Mehmet Akif'i 84 yaşındaki yeğeni Adem Mulay'dan dinliyoruz: "Çocuklarım Mehmet Akif'i unutmasın diye resmini ve yazdıklarını duvarıma astım..."
Mehmet Akif Ersoy'un babası Tahir Bey, bugün Kosova topraklarında bulunan Şuşisa köyünde bir Arnavut ailenin çocuğu olarak dünyaya gelmiş. Tahir Bey'in babası onu, ilim sahibi bir imam olması için İstanbul'a göndermiş. Bir daha geri dönmeyen Tahir Bey'in tek oğlu Mehmet Akif İstanbul'da dünyaya gelmiş.
Balkan göçmeni, İstiklal şairi Ersoy'un halen akrabalarının yaşadığı bu köyü ziyaret etmek için bir grup gazeteci yola çıktık.
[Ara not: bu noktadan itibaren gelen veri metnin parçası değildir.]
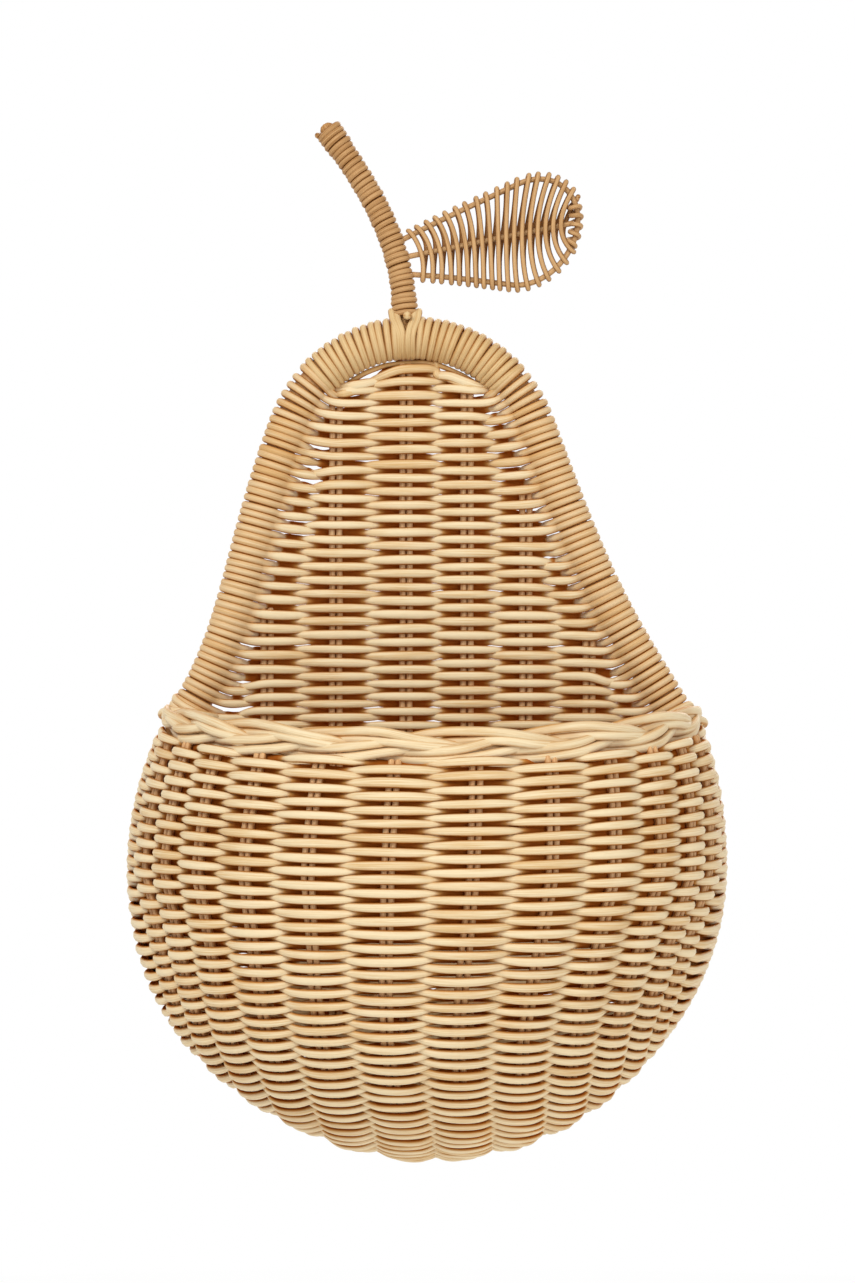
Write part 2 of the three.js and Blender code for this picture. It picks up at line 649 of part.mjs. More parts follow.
// Rim: three strands plaited along the top edge, from one knot to the other
const rimWidth = midWall.width * Math.sqrt(1 - (RIM_SIDE_HEIGHT / midWall.rise) ** 2);
const rimFront = (RIM_SIDE_HEIGHT - RIM_FRONT_DIP) / midWall.rise;
const rimDepth = midWall.depth * Math.sqrt(1 - rimFront ** 2);
const rimEndDepth = BAND_R + 2 * CLEARANCE + PLAIT_HALF_DEPTH + RIM_CANE / 2;
const RIM_STEPS = 52;
function rimStrandPoints(phase, steps) {
  const end = Math.acos(rimEndDepth / rimDepth);
  return Array.from({ length: steps + 1 }, (_, i) => {
    const swing = end * ((2 * i) / steps - 1);
    const depth = rimDepth * Math.cos(swing);
    const wave = (2 * Math.PI * swing * (rimWidth + rimDepth)) / 2 / PLAIT_LENGTH + phase;
    const out = new THREE.Vector3(rimDepth * Math.sin(swing), -rimWidth * Math.cos(swing), 0).normalize();
    const point = new THREE.Vector3(rimWidth * Math.sin(swing), HOOP_Y - depth, BELLY_Z + rimHeight(depth));
    point.addScaledVector(out, PLAIT_HALF_DEPTH * Math.sin(2 * wave));
    point.z += PLAIT_HALF_HEIGHT * Math.sin(wave);
    return point;
  });
}
for (let i = 0; i < 3; i++) {
  const points = rimStrandPoints((2 * Math.PI * i) / 3, RIM_STEPS);
  addPiece("rim_strand_" + (i + 1), strand(points, RIM_CANE, 5), colours.straw);
}

// Stem: a bent rod that is saddled on the hoop, wound with thin cane
const stemFoot = new THREE.Vector3(
  stemFootX,
  HOOP_Y,
  ARCH_Z + Math.sqrt(ARCH_RADIUS ** 2 - STEM_OFFSET ** 2) + HOOP_R + CLEARANCE,
);
const stemTip = stemFoot.clone().add(new THREE.Vector3(-STEM_LEAN, 0, STEM_HEIGHT));
const tipHeading = heading(STEM_TIP_ANGLE);
const stemCurve = new THREE.CubicBezierCurve3(
  stemFoot,
  stemFoot.clone().add(new THREE.Vector3(0, 0, STEM_RISER)),
  stemTip.clone().add(new THREE.Vector3(-tipHeading.x, 0, -tipHeading.y).multiplyScalar(STEM_TIP_PULL)),
  stemTip,
);
class StemRod extends THREE.Curve {
  // The stem's centre line, run down into the hoop so that its foot can be saddled.
  getPoint(t, target = new THREE.Vector3()) {
    const below = HOOP_R / 2 / (stemCurve.getLength() + HOOP_R / 2);
    if (t >= below) return target.copy(stemCurve.getPointAt((t - below) / (1 - below)));
    return target.copy(stemFoot).setZ(stemFoot.z - (HOOP_R / 2) * (1 - t / below));
  }
}
const stemCore = solidOf(rod(new StemRod(), STEM_ROD / 2, ROD_SIDES, 12)).subtract(rodRoom());
addPiece("stem_core", geometryOf(stemCore), colours.rod);

const STEM_LOOP_STEPS = 8;
const STEM_LOOP_SIDES = 4;
const STEM_STRAND_R = (STEM_ROD / 2 + CLEARANCE + STEM_CANE / 2) / Math.cos(Math.PI / STEM_LOOP_STEPS);
const stemBandR = STEM_STRAND_R + STEM_CANE / 2;
const lashingTop = BINDING_R - HOOP_R + LASHING_CANE; // above the foot of the stem
function stemWindingPoints(steps) {
  const from = (lashingTop + LASHING_CANE / 2 + STEM_CANE / 2 + CLEARANCE) / stemCurve.getLength();
  const to = 1 - STEM_CANE / stemCurve.getLength();
  const points = [];
  for (let i = 0; i <= STEM_TURNS * steps; i++) {
    const t = from + ((to - from) * i) / (STEM_TURNS * steps);
    const angle = (2 * Math.PI * i) / steps;
    const side = FRONTWARD.clone().cross(stemCurve.getTangentAt(t));
    const place = stemCurve.getPointAt(t).addScaledVector(side, STEM_STRAND_R * Math.cos(angle));
    points.push(place.addScaledVector(FRONTWARD, STEM_STRAND_R * Math.sin(angle)));
  }
  return points;
}
addPiece("stem_winding", strand(stemWindingPoints(STEM_LOOP_STEPS), STEM_CANE, STEM_LOOP_SIDES), colours.honey);
const stemGap = leastGap(stemWindingPoints(4 * STEM_LOOP_STEPS), STEM_CANE, 2 * STEM_LOOP_STEPS);
console.log("stem_winding least gap " + stemGap.toFixed(2) + " mm");

// Lashing: one cane that crosses itself in front of the hoop and passes behind the stem
function lashingPoints() {
  const reach = stemBandR - LASHING_CANE / 2 - CLEARANCE;
  const inner = BINDING_R;
  const outer = BINDING_R + LASHING_CANE + CLEARANCE;
  const hoopCentre = stemFoot.z - HOOP_R - CLEARANCE;
  const leg = (from, to, near) =>
    [-70, -35, 0, 35, 65].map((degrees, i) => {
      const radius = inner + (near - inner) * Math.cos(degrees * RAD) ** 2;
      const x = stemFootX + from + ((to - from) * i) / 4;
      const y = HOOP_Y - radius * Math.cos(degrees * RAD);
      return new THREE.Vector3(x, y, hoopCentre + radius * Math.sin(degrees * RAD));
    });
  const behind = [30, 90, 150].map((degrees) => {
    const radius = STEM_ROD / 2 + CLEARANCE + LASHING_CANE;
    const x = stemFootX + radius * Math.cos(degrees * RAD);
    return new THREE.Vector3(x, HOOP_Y + radius * Math.sin(degrees * RAD), stemFoot.z + lashingTop);
  });
  const inside = (reach * (ARCH_RADIUS - BAND_R)) / (ARCH_RADIUS + BAND_R);
  return [...leg(-inside, reach, inner), ...behind, ...leg(inside, -reach, outer).reverse()];
}
addPiece("stem_lashing", strand(lashingPoints(), LASHING_CANE, 6), colours.honey);

// Leaf: its own plane is the hoop's; a is along the midrib, b across it
const leafAxis = heading(LEAF_TILT);
function leafPoint(a, b, out = 0) {
  const x = stemFoot.x + LEAF_FOOT[0] + a * leafAxis.x - b * leafAxis.y;
  return new THREE.Vector3(x, HOOP_Y - out, stemFoot.z + LEAF_FOOT[1] + a * leafAxis.y + b * leafAxis.x);
}
const leafRound = LEAF_WIDTH / 2;
const leafCentre = LEAF_LENGTH - leafRound;
const leafTurn = Math.acos((LEAF_FOOT_WIDTH / 2 - leafRound) / leafCentre);
const leafEdge = new THREE.Path();
const shoulder = [leafCentre + leafRound * Math.cos(leafTurn), leafRound * Math.sin(leafTurn)];
leafEdge.moveTo(0, -LEAF_FOOT_WIDTH / 2);
leafEdge.lineTo(shoulder[0], -shoulder[1]);
leafEdge.absarc(leafCentre, 0, leafRound, -leafTurn, leafTurn, false);
leafEdge.lineTo(0, LEAF_FOOT_WIDTH / 2);
class LeafEdge extends THREE.Curve {
  getPoint(t, target = new THREE.Vector3()) {
    const flat = leafEdge.getPoint(t);
    return target.copy(leafPoint(flat.x, flat.y));
  }
}
// Runs a straight end on until it meets the wound stem.
function towardsStem(a, b) {
  const stem = stemCurve.getSpacedPoints(100);
  let reach = a;
  const gap = () => Math.min(...stem.map((p) => p.distanceTo(leafPoint(reach, b))));
  while (gap() > stemBandR + 2 * CLEARANCE) reach -= 0.05;
  return reach;
}
const footLow = towardsStem(0, -LEAF_FOOT_WIDTH / 2);
const footHigh = towardsStem(0, LEAF_FOOT_WIDTH / 2);
leafEdge.curves.unshift(
  new THREE.LineCurve(
    new THREE.Vector2(footLow, -LEAF_FOOT_WIDTH / 2),
    new THREE.Vector2(0, -LEAF_FOOT_WIDTH / 2),
  ),
);
leafEdge.lineTo(footHigh, LEAF_FOOT_WIDTH / 2);
addPiece("leaf_hoop", rod(new LeafEdge(), LEAF_CANE / 2, 6, 28), colours.honey);
const midribEnd = LEAF_LENGTH - LEAF_CANE - CLEARANCE;
const midrib = new THREE.LineCurve3(leafPoint(towardsStem(0, 0), 0), leafPoint(midribEnd, 0));
addPiece("leaf_midrib", rod(midrib, LEAF_CANE / 2, 6, 1), colours.stake);

// Half the leaf's width at a place along the midrib, and the slope of its edge there.
function leafHalfWidth(a) {
  if (a > shoulder[0]) return Math.sqrt(leafRound ** 2 - (a - leafCentre) ** 2);
  return LEAF_FOOT_WIDTH / 2 + ((shoulder[1] - LEAF_FOOT_WIDTH / 2) * a) / shoulder[0];
}
function leafWeaverPoints() {
  const first = LEAF_FIRST_PASS;
  const last = leafCentre + leafRound * Math.cos(Math.PI / 4);
  const pass = (last - first) / (2 * LEAF_TURNS);
  const offset = LEAF_CANE / 2 + CLEARANCE + LEAF_WEAVER / 2 + CLEARANCE / 2;
  const points = [];
  for (let i = 0; i <= 2 * LEAF_TURNS; i++) {
    const a = first + pass * i;
    const side = i % 2 ? -1 : 1;
    const edge = leafHalfWidth(a);
    const slope = (leafHalfWidth(a + 0.1) - leafHalfWidth(a - 0.1)) / 0.2;
    const wide = offset * Math.hypot(1, slope);
    for (const degrees of [-90, -45, 0, 45, 90]) {
      const angle = degrees * RAD;
      const along = a + (pass * degrees) / 90 / 2;
      const out = offset * LEAF_LOOP_SWELL * Math.sin(angle);
      points.push(leafPoint(along, side * (edge + wide * Math.cos(angle)), out));
    }
    if (i < 2 * LEAF_TURNS) points.push(leafPoint(a + pass / 2, 0, side * offset));
  }
  return points;
}
const weaverPoints = leafWeaverPoints();
addPiece("leaf_weaver", strand(weaverPoints, LEAF_WEAVER, 4), colours.straw);
const PASS_POINTS = 6; // points of the weaver from one edge to the other
const weaverGap = leastGap(weaverPoints, LEAF_WEAVER, 2 * PASS_POINTS);
console.log("leaf_weaver least gap " + weaverGap.toFixed(2) + " mm");

export default group;
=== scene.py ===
"""A pear-shaped wall basket of natural rattan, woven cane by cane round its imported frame.

All sizes here are millimetres. A mesh is turned to metres when it is written. The wall is the
plane y = 0, the basket is on its -Y side, and the origin is where a hook carries the arch.
"""

import sys

import logging
import math
from dataclasses import dataclass, field
from enum import Enum
from functools import partial

import bpy
import numpy as np
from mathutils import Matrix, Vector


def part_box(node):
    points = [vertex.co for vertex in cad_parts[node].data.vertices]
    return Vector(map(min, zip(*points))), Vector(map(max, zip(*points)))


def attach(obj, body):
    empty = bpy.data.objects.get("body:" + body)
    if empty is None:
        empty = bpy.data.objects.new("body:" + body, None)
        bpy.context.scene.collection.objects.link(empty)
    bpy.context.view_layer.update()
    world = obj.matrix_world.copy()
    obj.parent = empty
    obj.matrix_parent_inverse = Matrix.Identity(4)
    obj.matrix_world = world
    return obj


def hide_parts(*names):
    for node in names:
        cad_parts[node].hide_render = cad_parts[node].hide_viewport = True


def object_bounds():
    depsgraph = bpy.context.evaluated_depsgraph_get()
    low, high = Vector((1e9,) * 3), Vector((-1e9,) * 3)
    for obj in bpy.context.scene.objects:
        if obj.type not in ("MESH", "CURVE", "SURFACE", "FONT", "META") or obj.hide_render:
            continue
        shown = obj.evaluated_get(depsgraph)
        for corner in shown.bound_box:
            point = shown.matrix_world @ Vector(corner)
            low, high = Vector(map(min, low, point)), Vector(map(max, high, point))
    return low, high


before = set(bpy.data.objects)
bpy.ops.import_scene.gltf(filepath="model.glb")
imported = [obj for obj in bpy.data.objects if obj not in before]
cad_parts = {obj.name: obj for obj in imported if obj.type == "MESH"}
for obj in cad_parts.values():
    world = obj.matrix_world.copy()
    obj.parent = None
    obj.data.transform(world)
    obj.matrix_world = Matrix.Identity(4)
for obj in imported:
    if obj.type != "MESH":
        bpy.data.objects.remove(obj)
CAD_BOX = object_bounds()

MM = 0.001  # metres in a millimetre
TURN = 2 * math.pi
WHITE = (1, 1, 1, 1)
BODY = "root"
FRONT = np.array([0.0, -1.0, 0.0])  # the way the basket faces
log = logging.getLogger("wall_basket")
Wave = tuple[float, float]  # height and length of a slow random wave


def smooth(share: np.ndarray) -> np.ndarray:
    """Eases from 0 to 1: 3t^2 - 2t^3, with t held between 0 and 1."""
    held = np.clip(share, 0.0, 1.0)
    return held * held * (3.0 - 2.0 * held)


def unit(vectors: np.ndarray) -> np.ndarray:
    """Vectors of length 1 along the last axis."""
    return vectors / np.maximum(np.linalg.norm(vectors, axis=-1, keepdims=True), 1e-9)


def travelled(points: np.ndarray) -> np.ndarray:
    """The length run from the start of a line to each of its points, which are the last axis but one."""
    steps = np.linalg.norm(np.diff(points, axis=-2), axis=-1)
    return np.concatenate([np.zeros_like(steps[..., :1]), np.cumsum(steps, axis=-1)], axis=-1)


def cubic(share: np.ndarray, *points: np.ndarray) -> np.ndarray:
    """Points of a cubic curve: (1-t)^3 start + 3(1-t)^2 t a + 3(1-t) t^2 b + t^3 end.

    Args:
        share: t, from 0 at the start to 1 at the end, in any shape.
        points: the start, the two handles and the end.

    Returns:
        The points, with the axes of share and then that of a point.
    """
    t = share[..., None]
    start, a, b, end = points
    return (1 - t) ** 3 * start + 3 * (1 - t) ** 2 * t * a + 3 * (1 - t) * t * t * b + t**3 * end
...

Günün tepelere yaslandığı saatlerde Şuşisa köyünün tabelası göründü. Karlı dağların eteklerinde 1.500 nüfuslu küçük bir köy Şuşisa. Önce köyün girişindeki mezarlığı ve tarihi camiyi ziyaret ediyoruz. Mezarlıkta Akif'in dedesi ve yakın akrabaları yatıyor. Camide hem dedesi hem babası imamlık yapmış.
İlerledikçe köyü ilk keşfedenin biz olmadığını anlıyoruz. Merkeze yapılan ilköğretim okuluna bakılırsa Türk İşbirliği ve Kalkınma Ajansı (TİKA) önce davranmış. Geçtiğimiz yıl tadilatı biten okul gayet şık ve modern. Okulun müdürü Kerim Nimanay kapıda karşılıyor bizi. Ders saati olmadığı için okulda öğrenci yok.
Nimanay'ın anlattığına göre 'Mehmet Akif Ersoy İlköğretim Okulu' eskiden küçük ve eskiymiş. TİKA yetkilileri üç ayda eski okula dokuz derslik daha ekleyerek iki katlı güzel bir iş çıkarmış. Eskiden dar sınıflarda 300 öğrencinin eğitim gördüğü okulun laboratuvardan basketbol sahasına her şeyi var artık.
Sırada bir de büst var
Bir sonraki durağımız 84 yaşındaki çiftçi yeğeni Adem Mulay'ın evi oluyor. 6 çocuğu ve bir o kadar da torunu olan Mulay, torunlarından birinin adını Mehmet koymuş. Evinin duvarına Mehmet Akif Ersoy'un Türk bayraklı fotoğrafını asan Mulay, "Çocuklarım Mehmet Akif'i unutmasın diye fotoğrafını ve yazdıklarını duvarıma astım." diyor ve ekliyor: "Ben hiç görmedim Mehmet Akif'i. Öldüğünde 7 yaşındaydım. Ama onu çok seviyorum, o çok büyük bir adamdı."
İki yıl önce ziyaretine giden Türkiye Kosova Büyükelçisi Maslahatgüzarı Doğan Işık ve diğer Türk yetkililerini anlata anlata bitiremiyor Mulay. Köyün yolunu ve okulunu onardığı için Türkiye'ye teşekkür ediyor ve "İlerleyen günlerde bir de Mehmet Akif büstü dikilecek köye." diyor.
Mulay'ın sevincine biz de katılıyor ve bir zamanlar Osmanlı toprağı olan Şuşisa'dan 'Osmanlılık nedir?' sorusunun cevabını almış olarak dönüyoruz. Bir Arnavut çıkıyor ve Türk milletinin marşını, 'İstiklal Marşı'nı yazıyor. Osmanlılık işte bu olmalı!
Yeğeninin ağzından Mehmet Akif
"Dedem Osmanlı'nın yıkılışını, Çanakkale ve Kurtuluş Savaşı'nı, İstiklal Marşı'nın yazılış hikâyesini hep anlatırdı. O döneme ait birçok şeyi kitaplardan değil, dedemden öğrendim. Mehmet Akif öldüğünde ben 6-7 yaşlarındaydım. Evimizde iki ay boyunca taziye bitmedi. Onu hatırlıyorum. Önemli bir kişi olduğunu biliyorduk ama onu akrabamız olduğu için seviyorduk. Mehmet Akif babamı İstanbul'a götürmek için üç defa Şuşisa'ya gelmiş. Dedem 'Bizim aileden bir Tahir gitti, bir daha dönmedi. Tahir'ler, Mehmet Akif'ler biraz da topraklarında, yurtlarında kalsın.' diyerek izin vermemiş babama. Kısmet işte!"